- REQUEST:
Extract, unchanged, each line of the listing below from its first line through the line that contains "const turnGap = 0.6;", inclusive, and nothing else.
--
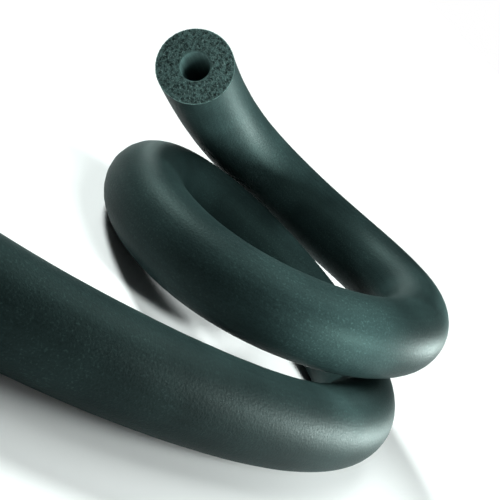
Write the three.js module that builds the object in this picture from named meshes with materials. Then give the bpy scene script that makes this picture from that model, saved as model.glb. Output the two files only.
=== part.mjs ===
// Pipe insulation lagging: one thick-walled tube of flexible closed-cell rubber foam, 2 m long,
// lying on a level floor in a loose coil. Millimetres, +Z up, the floor at z = 0.
import * as THREE from "three";

// Driving dimensions of the stock.
const boreDiameter = 23; // slides over a 22 mm pipe
const wallThickness = 19;
const tubeLength = 2000; // measured along the middle of the tube

// How it lies.
const turnGap = 0.6; // between a turn and the one that it rests on

// How finely the tube is faceted.
const outerSides = 16;
const boreSides = 12;
const stepsAlong = 72;

const boreRadius = boreDiameter / 2;
const outerRadius = boreRadius + wallThickness;
const outerDiameter = 2 * outerRadius;

// The way the tube lies, seen from above, from the cut end that faces the viewer to the far end:
// x to the right, y away from the viewer, and the level, which is 0 on the floor and 1 where the
// middle of the tube is one turn higher. The middle of the tube is drawn towards these points.
const layout = [
  [-141, -148, 2.31], // the raised cut end, which faces the viewer
  [-160, -20, 1.44],
  [-147, 77, 0.88],
  [-106, 143, 0.67],
  [-43, 175, 0.7], // back of the upper turn
  [22, 169, 0.89],
  [72, 129, 1.05], // right-hand bend of the upper turn
  [94, 63, 1.03],
  [80, -7, 0.84],
  [34, -61, 0.52], // front of the upper turn, on its way down
  [-31, -79, 0.21],
  [-94, -57, 0.04],
  [-133, -7, 0], // left-hand bend, down on the floor
  [-129, 53, 0],
  [-84, 98, 0],
  [-12, 115, 0], // back of the lower turn
  [60, 103, 0],
  [109, 61, 0], // right-hand bend of the lower turn
  [121, -5, 0],
  [104, -90, 0],
  [64, -181, 0], // the long front stretch
  [5, -278, 0],
  [-67, -357, 0],
  [-154, -400, 0], // the outer end turns back beside the coil
  [-236, -396, 0],
  [-298, -352, 0],
  [-332, -284, 0],
  [-340, -206, 0],
  [-340, -126, 0],
  [-340, -46, 0],
];

// A smooth curve drawn towards its points: a uniform cubic B-spline, which starts and ends
// opposite its second and its last but one point.
class DrawnCurve extends THREE.Curve {
  constructor(points) {
    super();
    this.points = points;
  }

  getPoint(t, target = new THREE.Vector3()) {
    const spans = this.points.length - 3;
    const span = Math.min(Math.floor(t * spans), spans - 1);
    const u = t * spans - span;
    const weights = [
      (1 - u) ** 3,
      3 * u ** 3 - 6 * u ** 2 + 4,
      -3 * u ** 3 + 3 * u ** 2 + 3 * u + 1,
      u ** 3,
    ];
    target.set(0, 0, 0);
    weights.forEach((weight, i) => target.addScaledVector(this.points[span + i], weight / 6));
    return target;
  }
}

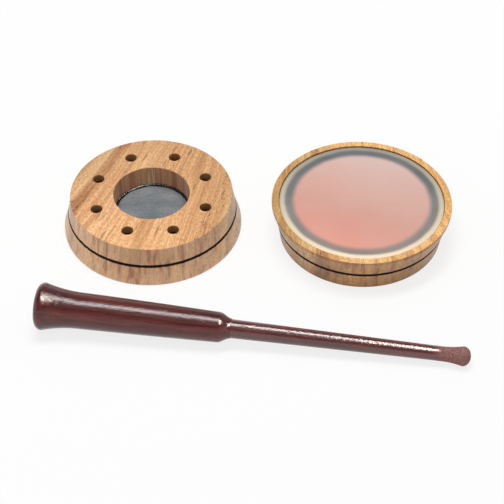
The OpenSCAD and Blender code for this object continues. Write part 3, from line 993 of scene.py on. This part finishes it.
# %% Geometry Nodes tree for a turned piece
def lathe_tree():
    """Turns an outline round, lays it along X and sets it in its place."""
    tree = bpy.data.node_groups.new("turned_on_a_lathe", "GeometryNodeTree")
    declare(tree, {"Outline": "Geometry", "Facets": "Int", "Sharp from": "Float", "Place": "Vector",
                   "Turn": "Rotation", "Wood": "Material"})
    given = add(tree, "NodeGroupInput").outputs
    outline = add(tree, "GeometryNodeMeshToCurve", {0: given["Outline"]})
    spindle = {"Resolution": given["Facets"], "Radius": 0.001 * MM}
    spindle = add(tree, "GeometryNodeCurvePrimitiveCircle", spindle)
    spindle = add(tree, "GeometryNodeSetCurveNormal", {"Curve": spindle}, mode="Z_UP")
    wood = add(tree, "GeometryNodeCurveToMesh", {"Curve": spindle, "Profile Curve": outline})
    wood = add(tree, "GeometryNodeMergeByDistance", {"Geometry": wood, "Distance": 0.005 * MM})
    wood = add(tree, "GeometryNodeTransform", {"Geometry": wood, "Rotation": Euler((0, -math.pi / 2, 0))})
    wood = add(tree, "GeometryNodeTransform",
               {"Geometry": wood, "Translation": given["Place"], "Rotation": given["Turn"]})
    wood = add(tree, "GeometryNodeSetShadeSmooth", {"Geometry": wood})
    bend = add(tree, "GeometryNodeInputMeshEdgeAngle")
    sharp = add(tree, "ShaderNodeMath", {0: bend, 1: given["Sharp from"]}, operation="GREATER_THAN")
    wood = add(tree, "GeometryNodeSetShadeSmooth",
               {"Geometry": wood, "Selection": sharp, "Shade Smooth": False}, domain="EDGE")
    wood = add(tree, "GeometryNodeRealizeInstances", {0: wood})
    wood = add(tree, "GeometryNodeSetMaterial", {"Geometry": wood, "Material": given["Wood"]})
    add(tree, "NodeGroupOutput", {0: wood})
    return tree


lathe = lathe_tree()
print(lathe.name, len(lathe.nodes), "nodes")

# %% [markdown]
# ## The striker's dark hardwood
#
# The striker is a heavy purplish-brown wood with hardly any bands, only fine dark lines along
# the stick and short dark pores. A wide, slow pattern makes it here browner, there more purple.
#
# The tip is sanded rough so that it grips the glass, and has no lacquer. Its dust leaves it
# paler and pinkish. The lacquer stops raggedly, about 17 mm before the end.

# %% Dark hardwood of the striker
AXIS_START = Vector((-110.045, -44.933, 12.456)) * MM     # middle of the butt
AXIS_TURN = Euler((0, math.radians(1.9449), math.radians(-7.4)))
LACQUER_END = 204.5     # millimetres from the butt
BARE_FROM = 209.0
LINES = [(0.30, "#431A19"), (0.46, "#612826"), (0.60, "#702F2B"), (0.76, "#87423B")]
HUES = [(0.36, "#C8B4BE"), (0.64, "#FFF4E8")]
DARK_PORE = "#2A1314"
SANDED = [(0.34, "#7C504F"), (0.50, "#936865"), (0.66, "#AE857F")]


def on_striker(tree):
    """The spot's place in millimetres, with X along the stick from the middle of its butt."""
    spot = add(tree, "ShaderNodeTexCoord")
    lie = {"Location": AXIS_START, "Rotation": AXIS_TURN, "Scale": (MM, MM, MM)}
    lie["Vector"] = spot.outputs["Object"]
    return add(tree, "ShaderNodeMapping", lie, vector_type="TEXTURE")


def dark_hardwood(tree, point):
    """Colour of the wood under its lacquer, and how high its lines and pores stand."""
    slow = blotches(tree, point, (70, 7, 7))
    lines = blotches(tree, point, (22, 0.9, 0.9), 3.0, 0.65)
    tone = add(tree, "ShaderNodeValToRGB", {0: lines}, stops=LINES)
    tint = add(tree, "ShaderNodeValToRGB", {0: slow}, stops=HUES)
    tone = add(tree, "ShaderNodeMix", {0: 1.0, 6: tone, 7: tint}, **MULTIPLIED)
    core = long_cells(tree, point, (3.0, 0.8, 0.8)).outputs["Distance"]
    pore = add(tree, "ShaderNodeMapRange", {0: core, 1: 0.12, 2: 0.36, 3: 1.0, 4: 0.0})
    shadow = add(tree, "ShaderNodeMath", {0: pore, 1: 0.6}, operation="MULTIPLY")
    tone = add(tree, "ShaderNodeMix", {0: shadow, 6: tone, 7: linear(DARK_PORE)}, data_type="RGBA")
    relief = add(tree, "ShaderNodeMath", {0: lines, 1: 0.5}, operation="MULTIPLY")
    relief = add(tree, "ShaderNodeMath", {0: relief, 1: pore}, operation="SUBTRACT")
    return tone, relief, pore


def bare_tip(tree, point):
    """How bare the wood is, from 0 to 1, and its dust."""
    along = add(tree, "ShaderNodeSeparateXYZ", {0: point}).outputs[0]
    ragged = blotches(tree, point, (3, 1.2, 1.2))
    edge = add(tree, "ShaderNodeMath", {0: ragged, 1: 3.0, 2: along}, operation="MULTIPLY_ADD")
    bare = add(tree, "ShaderNodeMapRange", {0: edge, 1: LACQUER_END, 2: BARE_FROM, 3: 0.0, 4: 1.0})
    return bare, blotches(tree, point, (0.9, 0.9, 0.9), 3.0, 0.7)


print("the stick falls", round(math.degrees(AXIS_TURN.y), 2), "degrees from butt to tip")

# %% [markdown]
# ## Clear lacquer over it
#
# The gloss comes from a thick clear lacquer, which the shader has as a separate coat. Sprayed
# lacquer dries with a fine orange peel, and that breaks the long white highlights into grains,
# as on the real stick. On the flare of the butt it ran together in sags before it set, and
# there the highlight spreads.
#
# The wood under the coat gets hardly any reflection of its own, because the lacquer fills its
# surface and there is no air between them to mirror anything.

# %% Lacquered hardwood
def lacquered_hardwood(name, coat_ior):
    """Dense dark hardwood under clear lacquer, rough and bare at the tip."""
    material, tree = new_material(name)
    point = on_striker(tree)
    tone, relief, pore = dark_hardwood(tree, point)
    bare, dust = bare_tip(tree, point)
    sanded = add(tree, "ShaderNodeValToRGB", {0: dust}, stops=SANDED)
    tone = add(tree, "ShaderNodeMix", {0: bare, 6: tone, 7: sanded}, data_type="RGBA")
    relief = add(tree, "ShaderNodeMix", {0: bare, 2: relief, 3: dust}, data_type="FLOAT")
    bump = add(tree, "ShaderNodeBump", {"Height": relief, "Strength": 0.5, "Distance": 0.15 * MM})

    along = add(tree, "ShaderNodeSeparateXYZ", {0: point}).outputs[0]
    peel = blotches(tree, point, (1.6, 1.0, 1.0), 2.0, 0.75)
    sags = blotches(tree, point, (2.0, 1.6, 1.6), 2.0, 0.6)
    thick = add(tree, "ShaderNodeMapRange", {0: along, 1: 5.0, 2: 24.0, 3: 1.6, 4: 0.0})
    peel = add(tree, "ShaderNodeMath", {0: sags, 1: thick, 2: peel}, operation="MULTIPLY_ADD")
    peel = add(tree, "ShaderNodeMath", {0: pore, 1: -0.2, 2: peel}, operation="MULTIPLY_ADD")
    film = add(tree, "ShaderNodeBump", {"Height": peel, "Strength": 0.85, "Distance": 0.15 * MM})
    rough = add(tree, "ShaderNodeMapRange", {0: bare, 1: 0.0, 2: 1.0, 3: 0.42, 4: 0.85})
    lacquer = add(tree, "ShaderNodeMath", {0: 1.0, 1: bare}, operation="SUBTRACT")
    surface = add(tree, "ShaderNodeBsdfPrincipled",
                  {"Base Color": tone, "Roughness": rough, "IOR": 1.5, "Specular IOR Level": 0.04,
                   "Coat Weight": lacquer, "Coat Roughness": 0.14, "Coat IOR": coat_ior,
                   "Normal": bump, "Coat Normal": film})
    add(tree, "ShaderNodeOutputMaterial", {"Surface": surface})
    return material


print("materials so far:", len(bpy.data.materials))

# %% [markdown]
# ## Turning the two pieces
#
# The outlines become meshes of points and edges, and the lathe does the rest. Their many facets
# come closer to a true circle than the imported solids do, so they are drawn a hair smaller and
# stay inside the box of the engineering model.

# %% Handle and peg
HAIR = 0.02             # millimetres
FACETS = 112
SHARP_FROM = math.radians(35)
COAT_IOR = {"handle": 1.5, "peg": 1.75}     # the peg mirrors more strongly


def drawn(name, outline):
    """An outline in millimetres as a chain of edges, a hair inside the engineering model."""
    mesh = bpy.data.meshes.new(name)
    places = []
    for radius, along in outline:
        inside = min(max(along, HAIR), STRIKER_END - HAIR)
        places.append((max(radius - HAIR, 0) * MM, inside * MM, 0))
    mesh.from_pydata(places, [(i, i + 1) for i in range(len(places) - 1)], [])
    return mesh


for part, outline in (("handle", handle_outline()), ("peg", peg_outline())):
    wood = lacquered_hardwood("hardwood_turned_glossy_lacquer_" + part, COAT_IOR[part])
    stick = shaped("striker_" + part + "_turned", lathe, {
        "Facets": FACETS, "Sharp from": SHARP_FROM, "Place": AXIS_START, "Turn": AXIS_TURN,
        "Wood": wood}, drawn(part + "_outline", outline))
    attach(stick, "striker")
    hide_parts("striker_" + part)
    gleaming.objects.link(stick)

# %% [markdown]
# ## Finish
#
# The view layer is brought up to date. The visual model has to stay inside the box of the
# engineering model.

# %% Finish
bpy.context.view_layer.update()
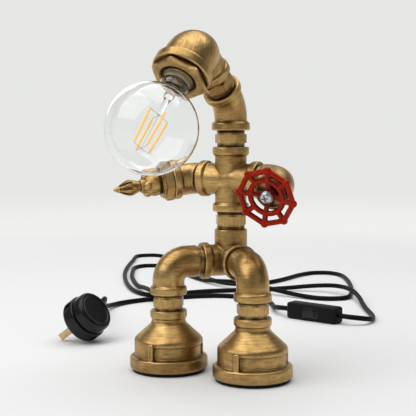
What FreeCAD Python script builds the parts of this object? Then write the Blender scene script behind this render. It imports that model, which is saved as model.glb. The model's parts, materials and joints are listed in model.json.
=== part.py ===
import FreeCAD, Part
import math
import os

# Industrial pipe table lamp: a standing figure screwed together from antique
# brass pipe fittings, with a globe lamp for a face, a pointed finial for one
# hand and a red handwheel for the other, and a mains lead with rocker and plug.
# Millimetres. Origin on the table under the upright body pipe, +Z up,
# -Y the figure's front, +X the side of the handwheel.

V = FreeCAD.Vector
UP, DOWN = V(0, 0, 1), V(0, 0, -1)
FRONT, BACK = V(0, -1, 0), V(0, 1, 0)
RIGHT, LEFT = V(1, 0, 0), V(-1, 0, 0)

# ---- pipe thread system -------------------------------------------------
THREAD_R = 13.2            # male thread of the body pipe size
THREAD_FIT = 0.05          # radial clearance of a thread in its socket
SOCKET_DEPTH = 15.0        # depth of a female port
THREAD_LEN = 13.5          # engaged length of a nipple's thread
WATERWAY_R = 10.4          # bore through a fitting past its sockets
NIPPLE_BORE_R = 9.6
NECK_R = 14.0              # exposed shoulder of a nipple beside its hex
HEX_FLATS = 28.6
HEX_WIDTH = 9.0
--
- EXPECTED ANSWER:
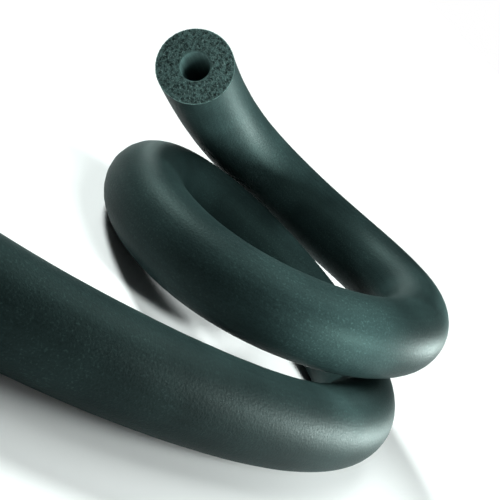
Write the three.js module that builds the object in this picture from named meshes with materials. Then give the bpy scene script that makes this picture from that model, saved as model.glb. Output the two files only.
=== part.mjs ===
// Pipe insulation lagging: one thick-walled tube of flexible closed-cell rubber foam, 2 m long,
// lying on a level floor in a loose coil. Millimetres, +Z up, the floor at z = 0.
import * as THREE from "three";

// Driving dimensions of the stock.
const boreDiameter = 23; // slides over a 22 mm pipe
const wallThickness = 19;
const tubeLength = 2000; // measured along the middle of the tube

// How it lies.
const turnGap = 0.6; // between a turn and the one that it rests on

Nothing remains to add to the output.